With wages covered, Vendetti has more cash, making it more likely that her bet will succeed in Brewerytown. The longer the program lasts, the better her chances.
“For a new business to last, it’s all about cash flow,” she said. “We’re kind of on the cusp there. If I can’t get beyond that hump, those 10 jobs won’t be there.”
Like all restaurants, turnover is high. Vendetti thinks DelCampo and Jones will stay longer than her usual transient crew of college students. “I’m excited to find employees who are potentially long term and can grow with us,” she said.
Bustling behind the counter, DelCampo clearly enjoys the work, but the pay is a mixed bag. On welfare, she gets cash assistance, food stamps, health care for her children and herself, and she doesn’t need child care.

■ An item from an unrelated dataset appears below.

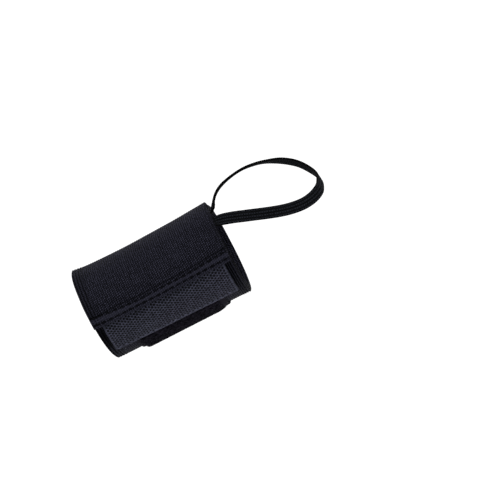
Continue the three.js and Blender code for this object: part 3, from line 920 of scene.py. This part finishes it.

As a Way to Work employee, she gets half the food stamps and loses cash assistance, but she gets child-care help and health benefits – enough to break even.
If Vendetti moves her onto the payroll, DelCampo will keep health care for her five children, but lose hers, unless she can afford to buy into the plan Vendetti offers.
“I’ve been struggling all my life,” said DelCampo, who says she wants to work. “It’s hard to get a job out there, especially if you don’t have a high school diploma.”
Fresh Grocer and its sister company, Save Philly Stores L.P., which operates two Save-A-Lot food stores in West Philadelphia, have also hired subsidized workers.
Most of the 75 people working for $8 an hour at the six Fresh Grocer stores will lose their jobs at the end of the program, said human resource director Sheila Lajoie.
Even though the stores have 100 percent turnover in a year, she said, there will likely not be enough of the right kind of openings in time to accommodate all 75. Many now demonstrate food products at the stores, which is fun for customers and improves the stores’ relationship and bargaining power with its vendors.
“I’m very excited to be back at work,” said Kevina Thompson, of West Philadelphia, who looked upset when she learned she might lose her job. “I thought I was going to be a permanent employee.”
Ideally, what happened to Izquierdo should happen to all 12,684 Pennsylvanians working in the program.
In June, she landed at the Greater Philadelphia Coalition Against Hunger through the Way to Work program. As required, the nonprofit picked up various employment taxes, but the federal stimulus funding paid Izquierdo’s salary of $13 an hour.
Obviously, Izquierdo, a high school dropout, impressed her bosses at the coalition, because they put her on their payroll when a full-time position opened.
“She did a bang-up job,” said Carey Morgan, executive director. “The fact that she has been on food stamps, the fact that she has been hungry, and she’s so smart” made her a good permanent hire.
Fourteen others who came through the program are also working there, helping struggling families learn how they can qualify for food stamps. If the program ends, they’ll be out of work.
Last weekend, Izquierdo treated her children, 5 and 3, to a day at Sesame Place. Because she was able to go to Sesame Place, ticket takers, food servers, and ride operators also had work.
“I never had that experience with my parents,” she said. “I saw all the negatives, all the drugs, all the violence. Now I’m able to offer things to my children I never had.”